A U.S. Geological Survey employee said the reviews at their agency, which have been in place since last year, have bogged down processing so significantly that there are concerns that funds will expire and be returned to the U.S. Treasury before they’re spent. Congress appropriated some money to USGS in fiscal year 2025 on a two-year basis, meaning it is set to expire this September.
The guidance from earlier this month instructed employees to describe “tangible benefits to parks” when making a request and to describe links to applicable presidential and secretarial priorities to justify the spending. Employees can submit their requests for awards up the chain once a week and were instructed to spell out all acronyms.
Trump signed an executive order last year requiring more political oversight of the grant-making process across government. Last month, the Office of Management and Budget proposed codifying the mandate that senior political appointees review any potential award for compliance with “the president’s policy priorities” and that they avoid any diversity, equity and inclusion initiatives.
While that rule is for now still a proposal, OMB has already been forcing the park service to explain how grant programs align with Trump administration priorities in order to get funding, according to the federal apportionments database.
Jeff Mow, who spent more than two decades as an NPS superintendent, most recently leading Glacier National Park, said large, congressionally funded projects in parks often require groundwork and consultations with partners to help the agency carry them out. He said the political reviews would likely slow that type of work to a crawl.
“It will bog the system down, to have a pile of these on someone’s desk to just sit there,” Mow said.
Interior is managing its grants backlog with a significantly reduced staff. The agency shed 13,000 employees last year, or 20% of its workforce, including 4,000 workers at NPS. The department has also consolidated grants management and several other back-end functions away from individual bureaus and into Secretary Doug Burgum’s office.

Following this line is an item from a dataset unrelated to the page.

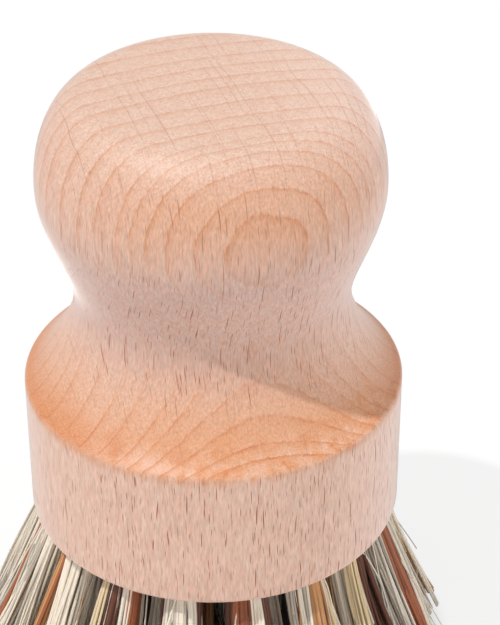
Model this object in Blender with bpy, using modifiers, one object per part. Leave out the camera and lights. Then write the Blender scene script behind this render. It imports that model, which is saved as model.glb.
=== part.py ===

In a statement, an Interior spokesperson said Trump was elected with a mandate to bring accountability to the federal government and the department’s changes would “streamline internal processes” and “reduce unnecessary bureaucracy.”
“Reviewing significant expenditures before funds are obligated is a common-sense stewardship measure that taxpayers expect from their government,” the spokesperson said. “The real question isn’t why Interior is reviewing taxpayer-funded expenditures. The real question is why anyone would object to making sure taxpayer dollars are spent responsibly.”
DHS drew significant bipartisan pushback when Noem required her signoff for any spending above $100,000. The review process caused significant delays in releasing much-needed disaster aid in the aftermath of Hurricane Helene and other major natural disasters, frustrating federal employees and infuriating lawmakers from the affected congressional districts, NOTUS previously reported. Sometimes critical Federal Emergency Management Agency contracts, lost in the review process, expired before they could be renewed.
Mullin quickly limited his reviews of spending to contracts worth more than $25 million.